前第一夫人賈桂琳1963年11月的便條首公開
他看到『11月22日』,以及『粉紅色香奈兒套裝』他回憶,「我只是胃的深處,有翻攪的感覺。」那是賈桂琳的筆跡,便條紙是她要去達拉斯所列的準備清單,1963年11月那次致命之旅。
威爾先生將這便條紙,正式交給美國政府。之後被存放在甘迺迪圖書館,低調不公開,不見天日。不過,這卻掀起了不同保管單位的小聲論戰。為什麼會引發拔河賽呢?還不是在爭主導權,擁有權,誰才是這片紙的主人。這個爭論點讓人有點啞然失笑。
物件的主人早已去世多年,她在世時或許有很深的創傷陰影,但去世後,當時悲傷的情緒也隨她而逝。也無關隱私權,因為她不在這世上了。留下的東西只是讓人目睹,感受當時事件的前後氛圍,或更實際一點,可給研究人員參考。(不過媒體早已拍照上傳,大家都看到了。沒有人有權利能主張什麼,或許她的女兒可以。)

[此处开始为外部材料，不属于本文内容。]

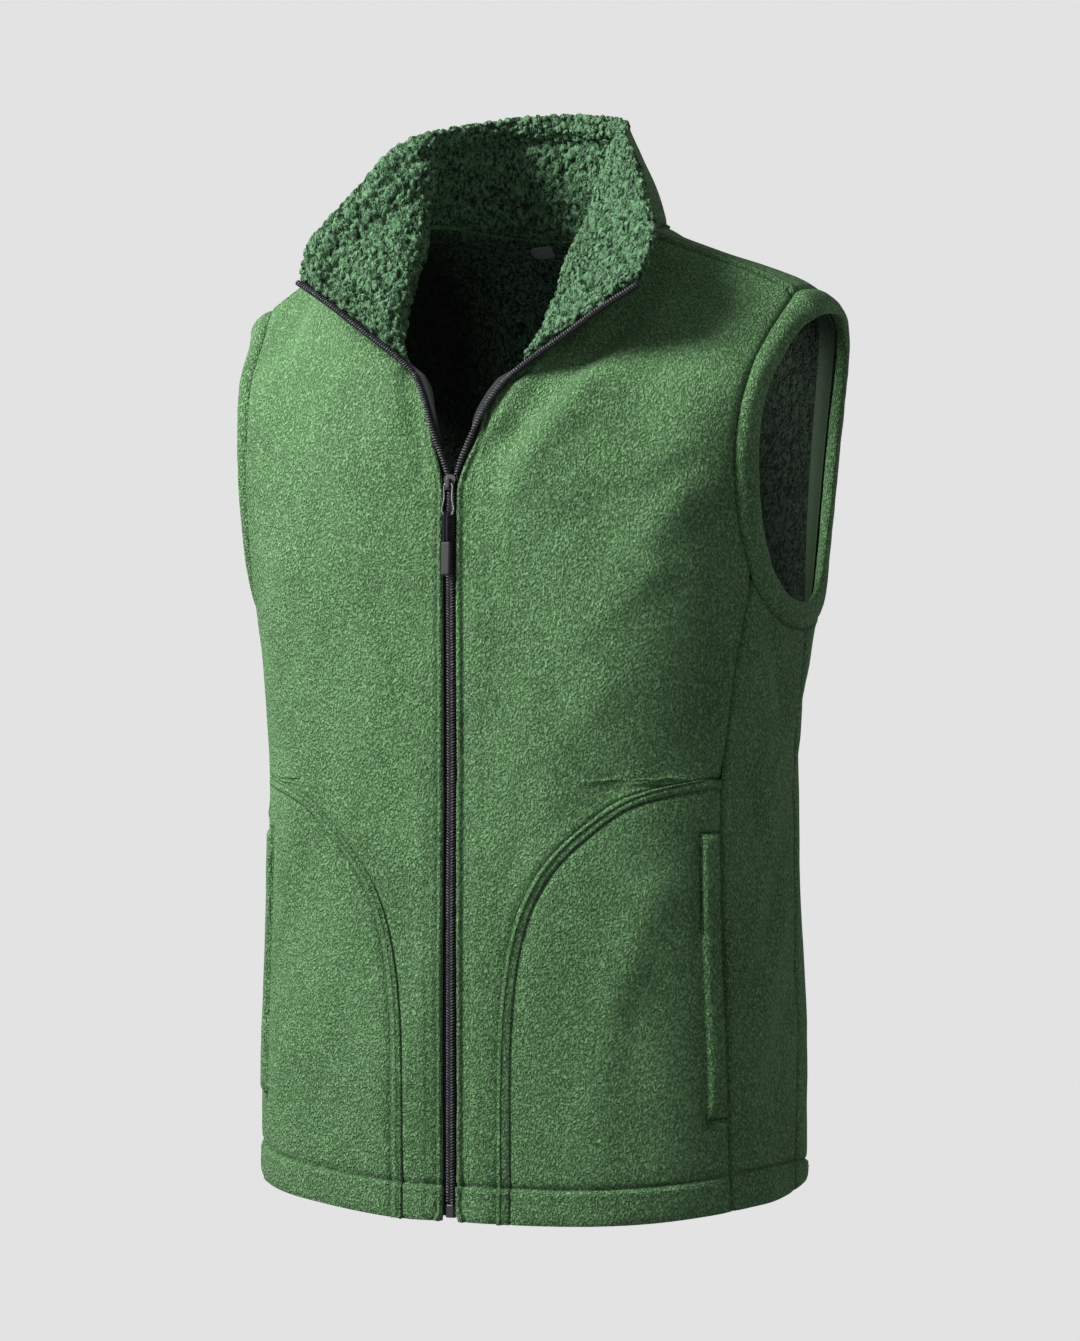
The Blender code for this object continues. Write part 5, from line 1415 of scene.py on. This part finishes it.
# %% Twist the cords
CORD_RADIUS, WIRE_RADIUS, CORD_CLEAR = 1.15 * MM, 0.6 * MM, 0.3 * MM
STRANDS, TWIST, STRAND_RADIUS = 3, 4.2 * MM, 0.60 * MM


CORD_STEP = 0.45 * MM


def end_middle(node, top):
    """Middle of the highest or the lowest points of a node."""
    points, _ = as_arrays(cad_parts[node].data)
    rise = -points[:, 2] if top else points[:, 2]
    return points[rise < rise.min() + 1.2 * MM].mean(0)


def cord_middle(x):
    """The route of one cord: up in front, over the wire, down behind."""
    wire = end_middle("pull_bail", top=False)
    wire[2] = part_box("pull_bail")[0][2] + WIRE_RADIUS
    grip = end_middle("pull_tab", top=True)
    grip[2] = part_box("pull_tab")[1][2] + CORD_CLEAR
    reach = WIRE_RADIUS + CORD_CLEAR + CORD_RADIUS
    def leg(side):
        return [(x, grip[1] + side * 1.3 * MM, grip[2]),
                (x, grip[1] + side * 1.6 * MM, grip[2] + 8 * MM),
                (x, wire[1] + side * reach, wire[2] - 4 * MM)]
    arc = [(x, wire[1] - reach * math.cos(a), wire[2] + reach * math.sin(a))
           for a in np.linspace(0, math.pi, 9)]
    return np.array(leg(-1) + arc + leg(1)[::-1])


def smoothed(line, step):
    """A finer line through the same points, with its corners eased."""
    fine = evenly(line, step)
    for _ in range(6):
        fine[1:-1] = (fine[:-2] + 2 * fine[1:-1] + fine[2:]) / 4
    return fine


for side in "LR":
    low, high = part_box(f"pull_cord_{side}")
    middle = smoothed(cord_middle((low[0] + high[0]) / 2), CORD_STEP)
    ahead = unit(np.gradient(middle, axis=0))
    aside = np.broadcast_to(np.array(ACROSS, float), ahead.shape)
    lift = unit(np.cross(ahead, aside))
    length = np.arange(len(middle)) * CORD_STEP
    strands = []
    for k in range(STRANDS):
        turn = (2 * math.pi * (length / TWIST + k / STRANDS))[:, None]
        around = aside * np.cos(turn) + lift * np.sin(turn)
        strands.append(middle + (CORD_RADIUS - STRAND_RADIUS) * around)
    radii = np.full(len(middle), STRAND_RADIUS)
    cord = bar_mesh("cord", strands, radii, [ACROSS] * STRANDS, sides=8)
    place_piece(f"twisted_cord_{side}", cord, [BRAID], PULL, f"pull_cord_{side}", slot="woven_tape")
    print("cord", side, "is", round(length[-1] / MM, 1), "mm long")

# %% [markdown]
# ## Floor and backdrop
# The vest is shown on an even pale ground, with no shadow and no horizon. In a studio that is a
# sheet of matt paper swept up behind, lit by lamps of its own. Here the sweep goes all round, so
# that it serves every view, and it glows evenly in place of those lamps. It throws no light on
# the vest, which keeps the dark side as deep as in the picture.

# %% Floor and backdrop
FLOOR_RISE, SWEEP_RADIUS, SWEEP_CURVE, SWEEP_SIDES = -1.05, 5.5, 1.5, 96


def sweep_profile():
    """Radius and height of a round studio sweep, from its middle out and up."""
    rows = [(0.0, 0.0), (2.0, 0.0), (4.5, 0.0)]
    rows += [(SWEEP_RADIUS + SWEEP_CURVE * math.sin(a), SWEEP_CURVE - SWEEP_CURVE * math.cos(a))
             for a in np.linspace(0.1, 1.57, 12)]
    return rows + [(7.0, 3.0), (7.0, 7.0)]


studio = bmesh.new()
rings = []
for radius, height in sweep_profile():
    turns = [2 * math.pi * k / SWEEP_SIDES for k in range(SWEEP_SIDES)]
    spots = [(radius * math.cos(t), radius * math.sin(t), FLOOR_RISE + height) for t in turns]
    rings.append([studio.verts.new(spot) for spot in spots] if radius
                 else [studio.verts.new((0, 0, FLOOR_RISE))] * SWEEP_SIDES)
for low, high in zip(rings, rings[1:]):
    for k in range(SWEEP_SIDES):
        after = (k + 1) % SWEEP_SIDES
        studio.faces.new(list(dict.fromkeys([low[k], low[after], high[after], high[k]])))
sweep_mesh = as_mesh(studio, "sweep")
sweep = bpy.data.objects.new("sweep", sweep_mesh)
bpy.context.collection.objects.link(sweep)
paper, _, _ = new_material(
    "matt_sweep_paper", Roughness=1.0, Specular_IOR_Level=0.0, Emission_Strength=1.0,
    Base_Color=linear("000000"), Emission_Color=linear("e3e3e3"))
sweep_mesh.materials.append(paper)
sweep.visible_diffuse = False
sweep.visible_shadow = False
sweep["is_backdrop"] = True
print("sweep points:", len(sweep_mesh.vertices))

# %% [markdown]
# ## Light
# One softbox stands high on the vest's right and gives nearly all the light, so its left side
# falls into shade. A weak one from the other side keeps that shade from going flat. The room
# itself adds a little cool light from all round.

# %% Lights
scene = bpy.context.scene
scene.view_settings.view_transform = "Standard"
world = bpy.data.worlds.new("room")
world.use_nodes = True
room = world.node_tree.nodes["Background"]
room.inputs["Color"].default_value = linear("dfe4e8")
room.inputs["Strength"].default_value = 0.22
scene.world = world


def softbox(name, place, aim, width, power):
    """A soft square light at place that looks at aim."""
    lamp = bpy.data.lights.new(name, "AREA")
    lamp.shape, lamp.size, lamp.size_y = "RECTANGLE", width, width
    lamp.energy = power
    holder = bpy.data.objects.new(name, lamp)
    holder.location = place
    holder.rotation_euler = (Vector(aim) - Vector(place)).to_track_quat("-Z", "Y").to_euler()
    bpy.context.collection.objects.link(holder)


softbox("key", (-1.20, -1.15, 1.00), (-0.03, 0, -0.2), 0.75, 77)
softbox("fill", (2.6, -1.4, 0.7), (0.2, 0, -0.4), 0.8, 2.5)

# %% [markdown]
# ## Sizes
# Cloth is shaped outwards as well as inwards, so the dressed vest is measured once more. It has
# to stay close to the box of the solids.

# %% Sizes
low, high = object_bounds()
print("size of the dressed vest in mm:", [round((b - a) / MM) for a, b in zip(low, high)])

甘迺迪在德州達拉斯被暗殺,在我出生的前幾天,這讓我對這個事件有點小小的連結感。1963年11月的地球,一定有些很特別的能量,很可能是一種初來乍到的光明能量,想劃破黑暗 (但還是被傷到)。
看著便條紙所寫,會有種淡淡的遺憾。賈桂琳當時忙於達拉斯之旅,寫下日期與衣物時,不知道即將迫近的危險。紀錄片還有事發當時,她趴向前要擦甘迺迪冒出的血,致使身上粉紅色的套裝也染上血漬的畫面。那件套裝也在紀念館的保存下,必須到2103年才能公開出來。(對〜沒想到保存文物,還有這種嚴謹的時間限制)。總之,甘迺迪家族是現代史上的一頁傳奇,讀來總讓人有種感覺。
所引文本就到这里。